The City has been a strong advocate for additional provincial and federal commitments to social housing. City Council endorsed the Disaster Declaration in 1998 and reaffirmed its commitment to the 1% solution as recently as February 2005. Mayor Miller has created a special advisor in his office on housing and a review of how the City delivers housing is currently being undertaken.

In the meantime, while we wait for a national housing programme, a serious Toronto blueprint to alleviate and end homelessness should include the following cornerstones:

1.     Adequate shelter. A commitment to provide safe, emergency shelter. This must include the enforcement of the “90% rule”, meaning that additional shelters must open once the system is beyond 90% capacity. A commitment to phase out the Out of the Cold programme and ensure adequate replacement beds. A commitment to enforce the Shelter Standards.

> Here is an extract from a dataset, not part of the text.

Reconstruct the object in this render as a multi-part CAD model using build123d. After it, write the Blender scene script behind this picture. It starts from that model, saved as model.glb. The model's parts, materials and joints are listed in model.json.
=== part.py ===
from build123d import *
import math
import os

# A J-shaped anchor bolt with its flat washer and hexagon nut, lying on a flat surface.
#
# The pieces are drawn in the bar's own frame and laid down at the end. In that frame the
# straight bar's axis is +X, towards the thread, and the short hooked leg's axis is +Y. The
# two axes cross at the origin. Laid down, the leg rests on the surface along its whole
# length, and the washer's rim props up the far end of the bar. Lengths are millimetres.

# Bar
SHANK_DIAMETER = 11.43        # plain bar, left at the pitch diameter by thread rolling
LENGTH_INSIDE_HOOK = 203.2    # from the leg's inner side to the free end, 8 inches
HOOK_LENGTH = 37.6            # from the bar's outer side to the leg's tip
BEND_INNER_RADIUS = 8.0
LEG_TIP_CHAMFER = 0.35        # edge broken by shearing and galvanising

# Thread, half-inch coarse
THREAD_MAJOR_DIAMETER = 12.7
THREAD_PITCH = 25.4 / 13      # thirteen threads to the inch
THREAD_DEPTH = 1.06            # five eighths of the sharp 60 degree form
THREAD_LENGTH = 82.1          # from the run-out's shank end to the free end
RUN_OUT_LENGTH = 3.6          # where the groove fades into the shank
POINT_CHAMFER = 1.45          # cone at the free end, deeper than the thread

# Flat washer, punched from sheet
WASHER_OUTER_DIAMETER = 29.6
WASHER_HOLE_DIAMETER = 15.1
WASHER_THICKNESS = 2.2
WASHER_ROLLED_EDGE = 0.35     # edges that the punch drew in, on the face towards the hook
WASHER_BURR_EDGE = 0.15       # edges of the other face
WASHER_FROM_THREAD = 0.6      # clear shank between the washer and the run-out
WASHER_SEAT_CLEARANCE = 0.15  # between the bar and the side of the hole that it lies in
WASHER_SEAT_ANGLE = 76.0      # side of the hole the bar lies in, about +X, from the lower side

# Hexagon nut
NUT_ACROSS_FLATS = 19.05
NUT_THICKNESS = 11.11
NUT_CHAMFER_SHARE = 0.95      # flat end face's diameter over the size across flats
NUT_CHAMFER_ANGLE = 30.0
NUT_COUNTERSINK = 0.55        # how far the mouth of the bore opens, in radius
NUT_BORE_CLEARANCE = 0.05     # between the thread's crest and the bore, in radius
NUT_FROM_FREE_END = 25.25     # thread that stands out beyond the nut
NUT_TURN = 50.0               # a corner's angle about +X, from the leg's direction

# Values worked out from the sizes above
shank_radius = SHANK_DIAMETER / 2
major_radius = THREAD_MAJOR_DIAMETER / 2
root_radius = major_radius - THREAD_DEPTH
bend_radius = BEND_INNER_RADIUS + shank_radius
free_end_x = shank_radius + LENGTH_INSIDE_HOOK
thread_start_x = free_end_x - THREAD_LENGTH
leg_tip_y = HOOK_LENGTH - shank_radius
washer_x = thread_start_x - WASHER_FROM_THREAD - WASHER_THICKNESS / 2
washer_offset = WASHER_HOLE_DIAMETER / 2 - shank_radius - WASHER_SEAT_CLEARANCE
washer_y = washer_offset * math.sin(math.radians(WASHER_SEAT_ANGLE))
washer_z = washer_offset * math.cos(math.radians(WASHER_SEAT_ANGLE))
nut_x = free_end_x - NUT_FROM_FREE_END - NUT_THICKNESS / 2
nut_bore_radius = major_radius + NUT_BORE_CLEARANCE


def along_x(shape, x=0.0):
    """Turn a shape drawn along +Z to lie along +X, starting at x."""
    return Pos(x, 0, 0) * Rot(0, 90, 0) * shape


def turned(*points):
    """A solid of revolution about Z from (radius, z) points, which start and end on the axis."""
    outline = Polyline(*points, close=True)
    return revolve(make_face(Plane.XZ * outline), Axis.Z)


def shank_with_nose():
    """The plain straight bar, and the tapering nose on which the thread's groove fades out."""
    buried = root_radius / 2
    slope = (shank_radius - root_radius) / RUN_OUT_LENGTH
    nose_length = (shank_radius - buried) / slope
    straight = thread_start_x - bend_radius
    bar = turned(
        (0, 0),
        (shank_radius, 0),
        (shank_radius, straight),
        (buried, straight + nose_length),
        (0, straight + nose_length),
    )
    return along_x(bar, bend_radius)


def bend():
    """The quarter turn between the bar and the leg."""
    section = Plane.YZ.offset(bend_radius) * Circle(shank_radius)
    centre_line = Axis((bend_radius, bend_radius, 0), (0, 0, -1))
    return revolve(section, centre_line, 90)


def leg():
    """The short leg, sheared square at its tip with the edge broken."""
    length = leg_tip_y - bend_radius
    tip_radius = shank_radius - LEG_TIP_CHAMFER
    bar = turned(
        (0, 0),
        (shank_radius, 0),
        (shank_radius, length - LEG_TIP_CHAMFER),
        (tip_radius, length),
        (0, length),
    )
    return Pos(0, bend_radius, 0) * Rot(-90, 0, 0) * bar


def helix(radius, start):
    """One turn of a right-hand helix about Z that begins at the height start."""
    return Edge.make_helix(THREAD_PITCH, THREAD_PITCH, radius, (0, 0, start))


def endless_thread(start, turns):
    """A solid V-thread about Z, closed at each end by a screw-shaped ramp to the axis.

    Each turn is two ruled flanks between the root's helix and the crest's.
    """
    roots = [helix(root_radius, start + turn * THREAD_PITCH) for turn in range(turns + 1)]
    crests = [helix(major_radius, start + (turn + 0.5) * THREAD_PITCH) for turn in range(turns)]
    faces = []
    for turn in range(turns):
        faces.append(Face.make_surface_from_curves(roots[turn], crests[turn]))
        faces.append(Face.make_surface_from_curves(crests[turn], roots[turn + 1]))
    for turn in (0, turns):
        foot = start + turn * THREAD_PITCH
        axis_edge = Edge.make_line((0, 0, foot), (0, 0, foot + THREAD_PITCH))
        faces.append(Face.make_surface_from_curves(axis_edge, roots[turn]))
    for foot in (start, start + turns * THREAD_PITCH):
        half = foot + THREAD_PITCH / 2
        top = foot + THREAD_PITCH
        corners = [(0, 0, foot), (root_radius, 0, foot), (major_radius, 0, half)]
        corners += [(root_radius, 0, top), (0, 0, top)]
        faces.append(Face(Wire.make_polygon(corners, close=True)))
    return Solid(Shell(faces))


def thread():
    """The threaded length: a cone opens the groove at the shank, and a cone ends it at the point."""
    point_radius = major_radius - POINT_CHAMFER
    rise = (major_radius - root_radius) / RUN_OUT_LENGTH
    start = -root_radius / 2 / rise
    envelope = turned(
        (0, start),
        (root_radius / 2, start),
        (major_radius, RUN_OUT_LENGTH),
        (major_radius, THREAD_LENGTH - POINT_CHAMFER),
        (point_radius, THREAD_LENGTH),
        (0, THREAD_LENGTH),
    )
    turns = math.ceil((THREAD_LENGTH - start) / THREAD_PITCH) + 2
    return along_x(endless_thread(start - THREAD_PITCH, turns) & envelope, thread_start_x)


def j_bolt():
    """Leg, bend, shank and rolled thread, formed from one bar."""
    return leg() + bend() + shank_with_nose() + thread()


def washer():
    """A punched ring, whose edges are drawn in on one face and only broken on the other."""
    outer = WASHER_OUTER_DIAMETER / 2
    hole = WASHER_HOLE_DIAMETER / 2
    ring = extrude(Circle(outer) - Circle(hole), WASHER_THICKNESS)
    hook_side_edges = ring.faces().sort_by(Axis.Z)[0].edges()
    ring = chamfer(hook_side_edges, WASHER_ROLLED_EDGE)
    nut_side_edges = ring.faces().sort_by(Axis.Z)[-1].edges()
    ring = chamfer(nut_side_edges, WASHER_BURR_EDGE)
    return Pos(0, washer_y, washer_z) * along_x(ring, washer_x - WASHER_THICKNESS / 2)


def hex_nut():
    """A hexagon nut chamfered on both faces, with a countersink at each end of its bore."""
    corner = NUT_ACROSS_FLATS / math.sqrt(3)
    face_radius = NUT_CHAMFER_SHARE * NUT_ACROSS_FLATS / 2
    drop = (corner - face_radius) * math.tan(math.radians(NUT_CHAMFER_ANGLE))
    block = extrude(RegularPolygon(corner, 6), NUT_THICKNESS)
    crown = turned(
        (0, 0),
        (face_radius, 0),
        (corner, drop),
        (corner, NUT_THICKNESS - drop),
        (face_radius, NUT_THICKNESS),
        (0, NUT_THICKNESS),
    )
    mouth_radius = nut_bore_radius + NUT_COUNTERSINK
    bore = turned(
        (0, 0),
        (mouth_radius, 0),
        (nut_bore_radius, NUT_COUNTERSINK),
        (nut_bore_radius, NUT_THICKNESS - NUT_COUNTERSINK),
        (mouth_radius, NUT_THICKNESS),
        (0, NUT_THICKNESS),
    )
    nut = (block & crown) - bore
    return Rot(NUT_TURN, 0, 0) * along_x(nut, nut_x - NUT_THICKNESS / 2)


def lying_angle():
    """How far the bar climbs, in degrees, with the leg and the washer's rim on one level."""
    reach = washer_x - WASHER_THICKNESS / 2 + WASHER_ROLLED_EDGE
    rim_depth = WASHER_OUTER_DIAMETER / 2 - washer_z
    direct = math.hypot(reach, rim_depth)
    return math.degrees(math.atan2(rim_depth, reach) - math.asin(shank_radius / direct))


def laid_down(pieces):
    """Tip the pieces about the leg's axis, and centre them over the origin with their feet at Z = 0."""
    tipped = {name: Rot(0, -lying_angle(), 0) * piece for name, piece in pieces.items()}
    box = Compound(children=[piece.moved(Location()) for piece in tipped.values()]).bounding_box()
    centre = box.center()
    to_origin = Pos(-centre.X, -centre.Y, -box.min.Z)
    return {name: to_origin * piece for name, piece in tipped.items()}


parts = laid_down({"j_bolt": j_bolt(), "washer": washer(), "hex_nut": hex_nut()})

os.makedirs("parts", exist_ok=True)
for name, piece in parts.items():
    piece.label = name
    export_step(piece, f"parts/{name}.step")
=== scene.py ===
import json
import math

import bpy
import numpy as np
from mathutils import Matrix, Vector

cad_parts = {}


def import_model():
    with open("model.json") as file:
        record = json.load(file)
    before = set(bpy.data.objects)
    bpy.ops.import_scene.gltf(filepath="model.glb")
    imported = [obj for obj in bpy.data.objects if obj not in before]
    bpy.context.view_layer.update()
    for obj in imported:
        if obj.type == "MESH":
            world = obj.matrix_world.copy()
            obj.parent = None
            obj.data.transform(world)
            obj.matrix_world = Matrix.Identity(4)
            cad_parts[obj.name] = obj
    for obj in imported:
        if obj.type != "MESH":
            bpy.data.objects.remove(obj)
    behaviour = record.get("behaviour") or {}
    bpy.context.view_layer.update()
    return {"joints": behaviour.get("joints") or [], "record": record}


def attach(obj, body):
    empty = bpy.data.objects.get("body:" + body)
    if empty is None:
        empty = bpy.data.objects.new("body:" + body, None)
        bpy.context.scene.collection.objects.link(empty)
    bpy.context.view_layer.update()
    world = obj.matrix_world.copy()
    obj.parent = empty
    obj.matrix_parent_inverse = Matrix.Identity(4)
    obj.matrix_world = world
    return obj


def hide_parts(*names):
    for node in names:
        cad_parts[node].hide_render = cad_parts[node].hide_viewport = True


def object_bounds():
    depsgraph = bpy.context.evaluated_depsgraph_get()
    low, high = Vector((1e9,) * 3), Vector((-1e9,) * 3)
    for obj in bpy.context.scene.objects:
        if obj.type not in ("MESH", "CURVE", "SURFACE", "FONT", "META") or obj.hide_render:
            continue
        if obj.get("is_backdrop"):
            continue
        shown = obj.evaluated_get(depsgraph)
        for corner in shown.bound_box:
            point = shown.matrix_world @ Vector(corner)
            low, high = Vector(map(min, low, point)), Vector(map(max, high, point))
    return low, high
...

2.     Support. Community based outreach services. Recognition that community based services have expertise to provide services ranging from health care to harm reduction by a variety of  means including outreach. The City must commit to support these services and consult with them.

3.     Non-discrimination. A commitment to not criminalize or penalize homeless people. Creation of a Mayor’s Roundtable on homelessness and housing. Appointment of a position of Homeless Facilitator as recommended in the Anne Golden Report

4.     A City of Toronto Housing Program. To create the means and mechanism to fund new social housing.

Components of a blueprint (draft)

Homelessness

Housing

 

These measures constitute just the beginning of a blueprint. It’s clear to me that the challenge ahead is to understand what is happening at City Hall that is shifting the power base, and the respect that has been most recently shown on this issue by the Mayor’s office.